The fix is not more willpower. It’s lowering the bar and keeping the anchor. A drill done badly for thirty seconds beats a perfect five-minute session you skip. Keep Day 1’s sorting question running as your default — it’s the one that does the most work — and let the others come and go as the week needs them. The Stoics framed the whole thing as training precisely so you’d treat a missed day like a missed workout, not a failure of character. You don’t quit the gym because you skipped Tuesday.

This is also the point where the practice is worth protecting deliberately, because the same evening review that anchors the week is the easiest one to keep going — five minutes, three questions, no equipment.

Where to go next

This page is the on-ramp; the practices each have more to them than a single day’s drill. When you’re ready to go deeper on one, start here:

When the loss-rehearsal of Day 5 keeps tipping you forward into worry, the missing skill is usually the opposite move — staying with the present instead of the future. When the problem is less your reactions and more that you can’t hold your attention long enough to practise at all, the Stoic diagnosis of the attention economy is the place to go. If you find yourself asking what the point of any of this is, you already have a philosophy of life — the question is only whether you chose it. And if you’re wondering where Stoic practice meets actual therapy and where it stops, what Stoic therapy can and can’t do draws the line honestly. All of these sit inside the wider work of practical Stoic living — the small repeatable practices that, run often enough, become the way you meet a day rather than something you read about.

Start with Day 1 tomorrow morning. Not because the order is sacred, but because the sorting question is the one drill the other six are built on — and because a practice only ever begins the way the Stoics said anything begins: not by agreeing that you should, but by doing the first small rep.

Frequently asked questions

What does it mean to practise Stoicism?
To practise Stoicism is to run a small set of mental drills repeatedly until they change how you react — not to agree with a worldview.
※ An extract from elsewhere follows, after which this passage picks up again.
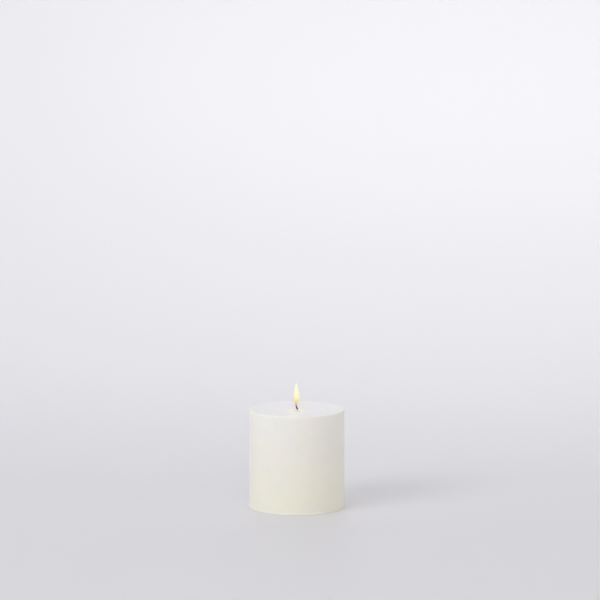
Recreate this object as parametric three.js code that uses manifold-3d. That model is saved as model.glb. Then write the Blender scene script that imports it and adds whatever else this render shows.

The ancient word for it was askesis, meaning training, the same root as 'ascetic' and not far from how a musician runs scales. The drills include sorting what is and isn't under your control, catching a reaction before you act on it, and reviewing your day honestly each evening. Reading Marcus Aurelius is not practising Stoicism, any more than reading about scales is playing the piano.
What is practical stoicism?
'Practical Stoicism' is also the name of a popular podcast, which is what most search results point to. As a phrase, it means Stoicism done rather than discussed — the handful of repeatable exercises the ancient Stoics actually used, applied to an ordinary modern life. This page treats it as a beginner's sequence: the specific drills, in the order you'd sensibly learn them.
Can Stoicism help with grief?
Many people find Stoic practices steadying in grief — particularly the habit of separating what they can affect from what they cannot, and of meeting loss as part of a shared human lot rather than a personal singling-out. But Stoicism is a perspective and a practice, not a treatment for complicated or prolonged grief, which deserves real support. If grief is not easing, or is shutting down your daily life, speak to a doctor or a grief counsellor — the Stoics would have called asking for help the rational move.
Can Stoicism help with OCD?
Stoic ideas sit in the lineage that fed modern cognitive behavioural therapy, and some people find the practice of examining a thought before believing it genuinely useful. But OCD is a clinical condition, and trying to manage it with a philosophy alone can backfire — the reassurance-seeking loops that drive OCD can quietly co-opt 'Stoic' self-examination. If you think you have OCD, the evidence-based path is a professional trained in CBT or ERP; treat any Stoic practice as a companion to that, not a substitute for it.

This article is reflection, not treatment. If anything here describes your life and it is hard to carry, free and confidential help is available from trained services — see this list of support resources.